Di adegan lain dalam film ini, perihal kesetaraan dan keadilan gender kembali diperlihatkan sebagai penguat isu dominan. Yakni adegan saat Nyai Hj. Masriyah Amva tampil begitu karismatik memberi pengarahan di hadapan santri putra dan putri sekaligus. Bagi saya, adegan ini memiliki peran penting dalam menegaskan sekaligus mempromosikan isu kesetaraan dan keadilan gender.
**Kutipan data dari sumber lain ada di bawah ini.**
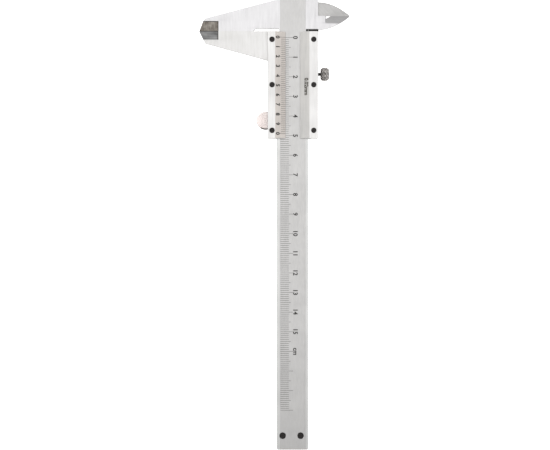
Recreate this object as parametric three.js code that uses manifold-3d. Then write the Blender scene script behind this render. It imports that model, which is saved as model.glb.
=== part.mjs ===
// Vernier caliper, 150 mm, lying on its back with its graduated face up.
//
// Millimetres. +Y runs along the beam towards the head, +X towards the inside
// jaws and +Z out of the graduated face. The layout below is worked out from
// three data: X = 0 on the beam's centre line, Y = 0 on the outside jaws'
// closed faces, and Z = 0 on the surface that the caliper rests on. The whole
// is then moved so that the origin is under the middle of its box.

import * as THREE from 'three';
import { mergeVertices } from 'three/addons/utils/BufferGeometryUtils.js';
import Module from 'manifold-3d';

const wasm = await Module();
wasm.setup();

// ---------------------------------------------------------------- dimensions

const SEAT_GAP = 0.02; // between two fixed faces that bear on each other
const RUN_GAP = 0.1; // between two faces that slide on each other
const OVERCUT = 1; // how far a cutting tool passes its surface
const ROUND_SIDES = 24;
const CURVE_STEPS = 10;

const BEAM_WIDTH = 16;
const BEAM_THICK = 3.5;
const BEAM_END = -213.4;
const HEAD_TOP = 17.4;
const BEAM_END_CHAMFER = 0.6;
const BAND_LEFT = -6.3; // satin band sunk between the two bright rails
const BAND_RIGHT = 6.65;
const BAND_DEPTH = 0.2;

const BACK_PLATE_THICK = 2;
const BEAM_BACK = BACK_PLATE_THICK + RUN_GAP;
const BEAM_FRONT = BEAM_BACK + BEAM_THICK;
const BEAM_MIDDLE = (BEAM_BACK + BEAM_FRONT) / 2;
const BEAM_EDGE = BEAM_WIDTH / 2;

const JAW_REACH = 47.6; // tip of the outside jaws, from the centre line
const JAW_RELIEF_START = 20.1; // the contact faces end here
const JAW_RELIEF_HEIGHT = 1.43;
const JAW_SHOULDER = 45.5; // where the end faces turn into the outer edges
const FIXED_SHOULDER_HEIGHT = 5.2;
const FIXED_JAW_ROOT_HEIGHT = 16.2;
const FIXED_JAW_OUTER = [44.6, 6.5];
const MOVING_SHOULDER_HEIGHT = 4.3;
const MOVING_JAW_OUTER = [44.6, 6.04];
const MOVING_JAW_ROOT_HEIGHT = 14.8;

const TIP_BEVEL_START = 37.75; // the thinned tips run from here outwards
const FIXED_TIP_BEVEL = 5.15;
const MOVING_TIP_BEVEL = 4.33;
const TIP_BEVEL_DEPTH = 1.15; // off the front and off the back

const BLADE_REACH = 29.2; // tip of the inside jaws
const BLADE_LINE = 7.85; // the line where the two knife edges meet
const BLADE_TIP = 0.35; // blunt end of each knife edge
const HEAD_CHEEK = 13.05; // right edge of the head and root of the fixed blade
const HEAD_STEP = 1.1; // underside of the head on the right
const FIXED_BLADE_LOW = 0.76;
const ARM_EDGE = 13.3; // right edge of the moving blade's arm
const MOVING_BLADE_TOP = 15;
const KNIFE_START = 16.7;
const KNIFE_WIDTH = 3.8;
const KNIFE_LAND = 0.3;
const BLADE_RELIEF = { start: 17, end: 21.4, depth: 1.3 }; // notch at the fixed knife edge's root

const NOTCH_EDGE = 6.9; // notches in the beam's edges: through on the left, half deep on the right
const SLIDER_TOP = -0.36;
const SLIDER_LENGTH = 54.24;
const SLIDER_END = SLIDER_TOP - SLIDER_LENGTH;
const SLIDER_LEFT = -12.6;
const SLIDER_RIGHT = 13;
const RIGHT_WALL = 9.35;
const WALL_TOP = BEAM_FRONT + RUN_GAP;
const TRAVEL = 150;

const PLATE_SEAT = WALL_TOP + SEAT_GAP;
const PLATE_TOP = 7.9;
const PLATE_EDGE = 0.3; // thickness of each bevel's thin edge
const VERNIER_EDGE = -3.5;
const VERNIER_CREST = -8.8;
const COVER_EDGE = 3.85;
const COVER_CREST = 8.6;

const PLATE_SCREW_LEFT = -10.4;
const PLATE_SCREW_RIGHT = 10.8;
const PLATE_SCREW_ROWS = [-4.45, -27.5, -50.7];
const PLATE_SCREW = { head: 1.3, headHeight: 0.75, shank: 0.75, slot: 0.4, depth: 3.4 };
const SINK = 0.25; // how far a screw head sits below its surface
const HOLE_PLAY = 0.1;

const END_SCREWS = [-5, 4.15];
const END_SCREW_ROW = -206.2;
const END_SCREW = { head: 1.6, headHeight: 0.8, shank: 0.95, slot: 0.45, depth: 3.2 };
const STOP_TOP = SLIDER_END - TRAVEL - 0.4;
const STOP_END = BEAM_END + 0.4;

const ROD_WIDTH = 3.6;
const ROD_THICK = 1.5;
const ROD_PLAY = 0.15;
const ROD_FOOT_TOP = -42;
const ROD_FOOT_LENGTH = 8;
const ROD_RIVET_ROWS = [-44, -48];
const ROD_RIVET = { head: 1.2, headHeight: 0.5, shank: 0.6, depth: 2.2 };
const GROOVE_TOP = -40;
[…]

Bahwa perempuan adalah manusia yang setara dengan manusia lainnya, dan dengan kompetensi yang dimiliknya, perempuan berhak mengisi posisi-posisi penting dalam institusi sosial-agama, bahkan institusi formal sekalipun.
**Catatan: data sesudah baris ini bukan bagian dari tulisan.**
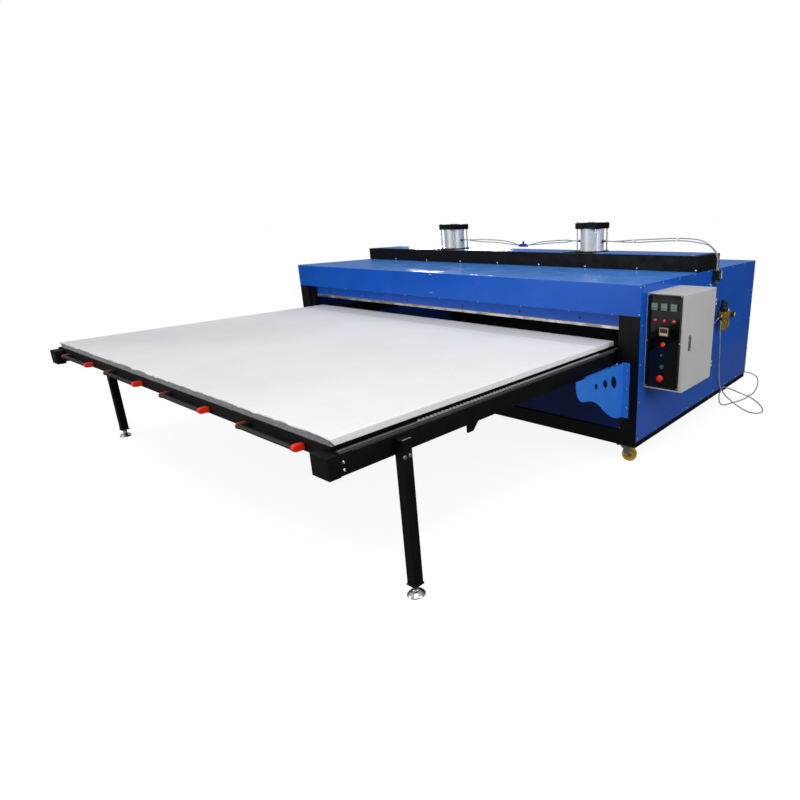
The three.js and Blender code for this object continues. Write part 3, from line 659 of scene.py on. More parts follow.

Dalam pengalaman saya yang sempat nyantri di dua pesantren di Yogyakarta dan Sumatra Selatan, momen seperti yang tergambar dalam adegan Nyai Amva tadi, biasanya diambil alih oleh seorang Kiai. Jika seorang Nyai mesti memberikan pengarahan, maka audiensnya menjadi terbatas pada santri putri semata, dan umumnya pengarahan berlangsung di asrama putri. Lain halnya jika pengarahan diberikan kepada santri putra dan putri sekaligus, maka peran pengarah, dalam pengalaman nyantri saya, umumnya akan dilimpahkan kepada Kiai. Adegan Nyai Amva tadi, kiranya suatu hal yang jarang ditemui. Menjadi semakin jarang bila turut melibatkan pengetahuan bahwa Nyai Amva adalah pimpinan Pesantren Kebon Jambu Al-Islamy. Suatu hal yang tidak terbayang dalam benak saya sebelumnya, bahwa pesantren dipimpin oleh seorang perempuan. Suatu hal yang mesti diapresiasi, alih-alih distereotipisasi. Di bagain lain, bila kita menghubungkannya pada adegan Buya Husein sebelumnya, maka posisi Nyai Amva memeperoleh pembenaran logisnya. Bahwa secara faktual memang ada sebagian perempuan yang unggul atas sebagian laki-laki. Termasuk faktual dalam lingkungan pesantren yang sering berkesan begitu maskulin.
Film Pesantren seolah memberi imaji alternatif tentang wacana dan praktik kesetaraan sekaligus keadalian gender, paling tidak di lingkungan pesantren. Sekaligus memberikan pemahaman bahwa pada prinsipnya Islam sangat menghargai perempuan, melalui ayat-ayat yang mengajarkan kesetaraan dan keadilan gender. Hanya saja tafsir umat yang bias yang sering kali memberikan batasan dan belokan saat memposisikan perempuan.